Premodern Goes Mainstream on Magic Online: Mishra's Factory Winter Art Hits 450 Dollars and Shadowmage Infiltrator Heats Up
Wizards added Premodern queues to Magic Online and the format's staples are responding. Beckett's May 4 Hot and Cold list flags Mishra's Factory Winter at 450 dollars, Shadowmage Infiltrator Odyssey climbing, and Displacer Kitten cooling.
Magic: The Gathering's Premodern format had a quiet but devoted competitive scene for years. Then Magic Online added official Premodern queues, and the secondary market for the format's staples started doing something it had not done in over a decade — climbing fast. According to Beckett's Hot/Cold List for the week of May 4, 2026, the Winter-art printing of Mishra's Factory is now listed at $450, and Shadowmage Infiltrator's Odyssey printing is mid-flight on the same trajectory.

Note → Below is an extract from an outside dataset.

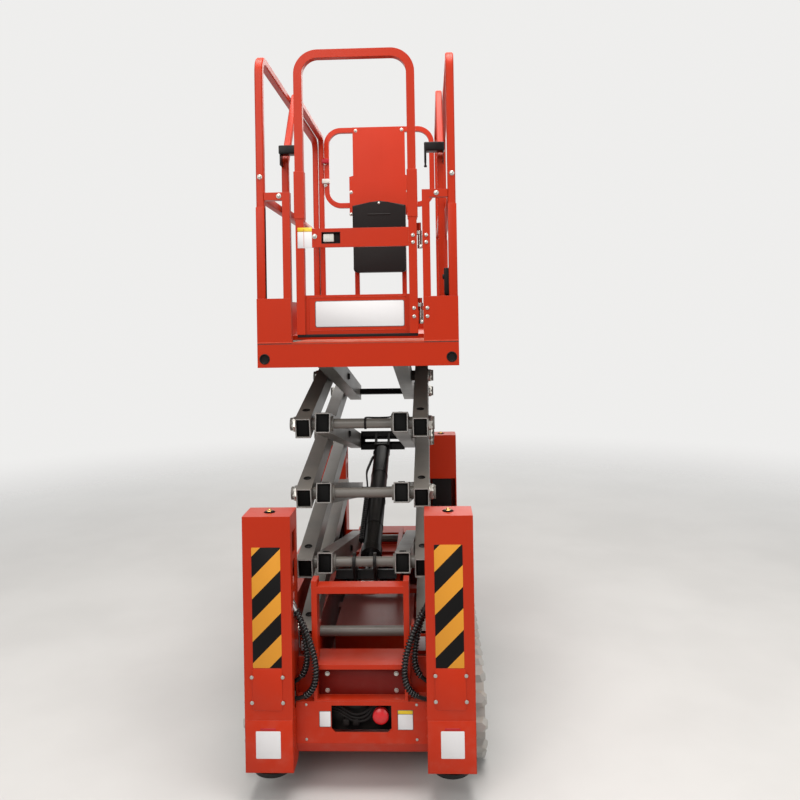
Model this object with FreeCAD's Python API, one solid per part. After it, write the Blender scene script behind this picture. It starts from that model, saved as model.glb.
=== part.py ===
import FreeCAD, Part
import math
import os

V = FreeCAD.Vector

# Millimetres. +X is right as seen from the entry end, +Y runs from the entry end to the far end, +Z is up.
# The origin is on the ground under the middle of the machine.

# Scissor
STAGES = 4
ARM_LENGTH = 1125.0
STAGE_RISE = 235.4
ARM_WIDTH = 52.0
ARM_HEIGHT = 68.0
ARM_WALL = 4.0
ARM_OVERHANG = 45.0
INNER_ARM_X = 130.5
ARM_SIDE_GAP = 15.0
PIVOT_SETBACK = 200.0
BASE_PIVOT_Z = 432.0
LOW_ANGLE = 5.2
HIGH_ANGLE = 50.0

# Pivot pins
PIN_R = 15.0
BOSS_R = 22.0
PIN_FIT = 0.05
OPEN_FIT = 1.0
SPACER_R = 21.0
SIDE_FIT = 0.3
NUT_R = 22.0
NUT_THICK = 22.0
CROSS_TUBE_R = 17.0
BASE_TUBE_R = 17.0
FLANGE_R = 26.0
FLANGE_THICK = 7.0
FAR_BAR = 26.0
FAR_BAR_SPREAD = 31.0

# Lift cylinder
LIFT_LOWER_FROM_FAR = 975.0
LIFT_LOWER_DROP = 95.0
LIFT_UPPER_FROM_FAR = 60.0
LIFT_UPPER_DROP = 45.0
LIFT_PIN_R = 18.0
LIFT_EYE_R = 32.0
LIFT_EYE_HALF = 24.0
BARREL_R = 35.0
BARREL_BORE_R = 27.0
BARREL_SHARE = 0.711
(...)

What Premodern Is and Why It Suddenly Matters
Premodern is a fan-made eternal format that uses cards printed from Fourth Edition through Scourge — roughly 1995 through 2003. It is essentially the format of the late 1990s and early 2000s, and it has lived in the European tournament scene since 2017. The format never had a meaningful Magic Online presence until earlier this year, when Wizards of the Coast quietly added Premodern queues to the platform.
That change opened the format up to North American players overnight, and the secondary market is responding. Cards that traded in dollar-bin obscurity for twenty years are suddenly the most demanded staples in a competitive format with no reprints on the horizon.
"Premodern was a niche European format. It is not niche anymore. The Online queues turned it into a global format with a fixed card pool that nobody can print into."
Mishra's Factory Winter Art at $450
Mishra's Factory has four printings — Antiquities, Fourth Edition, and four seasonal art variants in Sixth Edition era promos. The Winter printing has always been the collector grail, but as a Premodern staple it is now also the most demanded competitive variant of the card. Listings on TCGPlayer and Card Kingdom moved through $400 last week and are sitting at $450 today. As more players finalize Premodern lists, the demand for original playable rarities is hitting a fever pitch.
Shadowmage Infiltrator's Odyssey Resurgence
It is rare for a card printed in 2001 to make a Hot list, but Shadowmage Infiltrator is having a moment thanks to Premodern. The Odyssey printing is the desirable variant because the art features the likeness of Jon Finkel himself, who designed the card after winning the 2000 Magic Invitational. Subsequent reprints used different artwork that does not carry the same nostalgia premium. Odyssey copies are climbing past $30 for played examples.
The Boomer Classics Trade
Beyond the headliners, the broader Premodern staples list is moving in unison. Fact or Fiction, Wonder, Wild Mongrel, and Counterspell printings from the Fourth through Scourge window are all up double digits in percentage terms over the last 30 days. Even original duals — which are not legal in Premodern but have always tracked Eternal demand — are seeing renewed interest as players who pick up the format inevitably wander into Legacy and Vintage adjacent.
The Cooling Side
Beckett's Hot/Cold list also flagged the predictable cooling pattern. Displacer Kitten entered the week of April 26 at a steady $5 and slid down to $4 by May 3. The card found a high-tier accidental loop with the new Prepared mechanic from Strixhaven, but the overall Strixhaven hype cycle is past its peak now that Pro Tour Secrets of Strixhaven results have been digested. Cards like Land Tax and Alpha Deathclaw are also seeing significant corrections from supply injections and the natural post-release cool-down.
Where to Look If You Are Just Starting
If you have a Magic collection from the 1990s or early 2000s sitting in a long box, this is the best time in twenty years to dig through it. Pull anything printed from Fourth Edition through Scourge and check the Premodern banned list and staple lists posted on the format's official site. Cards you forgot you owned may now be the centerpiece of someone's competitive list.
For collectors looking to invest, the safest plays are the cards that double as both Premodern staples and recognized vintage classics — Mishra's Factory Winter art, original Fact or Fiction, Birds of Paradise from Beta, and Counterspell printings with the most desirable art. The format does not have a reprint pressure release valve, and that is the structural reason this market is unlikely to revert.